Officials from the Group of 20 are gathering here Friday and Saturday, and are trying to come to an agreement on a set of “indicators” to help identify when economic and financial developments in some countries would pose problems for all the others. Among other things, European officials have proposed monitoring a country’s current-account balance, its public deficit and debt, the savings ratio, net foreign assets and real exchange rates.

But Beijing is fighting against using exchange rates and currency reserves as a measure. These have become an issue of contention for other countries that see China using its exchange rate to stoke exports, even as trade deficits and surpluses have started to rise in many countries.
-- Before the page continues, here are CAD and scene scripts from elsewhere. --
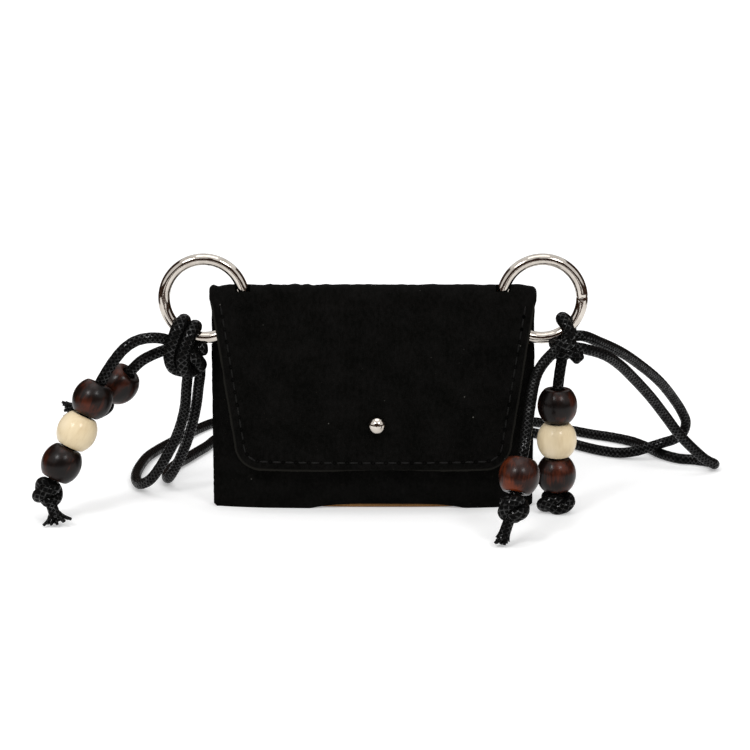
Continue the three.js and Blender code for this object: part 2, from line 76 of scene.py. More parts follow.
# %% Set up the camera
camera_elevation = math.radians(13)
camera_distance = 0.75
camera_target = Vector((0.0006, 0.0064, 0.042))
camera_data = bpy.data.cameras.new("photo_camera")
camera_data.lens = 115.9
camera_data.sensor_width = 36
camera = bpy.data.objects.new("photo_camera", camera_data)
bpy.context.scene.collection.objects.link(camera)
sight = Vector((0, -math.cos(camera_elevation), math.sin(camera_elevation)))
camera.location = camera_target + camera_distance * sight
camera.rotation_euler = (math.pi / 2 - camera_elevation, 0, 0)
bpy.context.scene.camera = camera
print("camera at", [round(v, 4) for v in camera.location])

# %% [markdown]
# A strap is two braided cords that lie side by side. A cord's route is a list of given points, and a smooth
# curve runs through them. A curve object could carry the round section, but a mesh made in code has a map
# of its own: once round the cord, and metres along it, for the braid to follow.

# %% Draw a smooth route
def reach_along(route):
    """How far along a route each of its points lies."""
    return np.concatenate([[0], np.cumsum(np.linalg.norm(np.diff(route, axis=0), axis=1))])


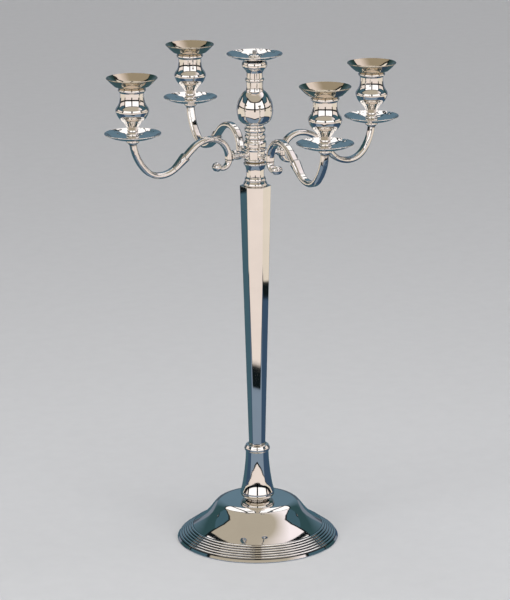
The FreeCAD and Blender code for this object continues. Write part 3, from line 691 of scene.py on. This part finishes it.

“We’re trying to build a system that has a better balance of exchange rate policy in large emerging countries,” Mr. Geithner said.

Both China and Germany have batted down calls from the United States to cap current-account surpluses or deficits at a certain percentage of economic growth.

Christine Lagarde, the finance minister of France, which is presiding over the meeting this year, warned that if countries stuck to “business as usual,” the world risked falling into a debt crisis.

“The more desirable scenario is that deficit countries curb and reduce debt, and surplus countries are prepared to boost their domestic demand,” she said. “Where collective gains are possible, global growth would be reconciled by a reduction of imbalances,” she said.

Officials are also focused on how to improve oversight of the banking system to mend problems that emerged from the recent financial crisis and prevent another one from emerging in the coming years.

“How do you fix oversight? That’s the problem,” Mr. Geithner said. “The rules have to be designed better and applied more uniformly across countries.”

He said that the American system of overseeing its banks was “very complicated,” and that it would be better to make oversight more integrated. But the United States approach of giving tough love to its banks seems to have worked: Citigroup and others, which taxpayers supported with huge bailouts during the depths of the crisis, have yielded a return to the Treasury.

Europe, by contrast, seems to have much less tolerance for allowing the failure of its financial institutions. European banks have been a source of worry as the region grapples with a sovereign debt crisis that has seen Greece and Ireland take bailouts, creating fears that many banks still face unreported losses.

At the same time, Mr. Geithner said Europe was making “some progress” in exiting the crisis, and noted that markets were showing “confidence that Europe is meeting the challenges.”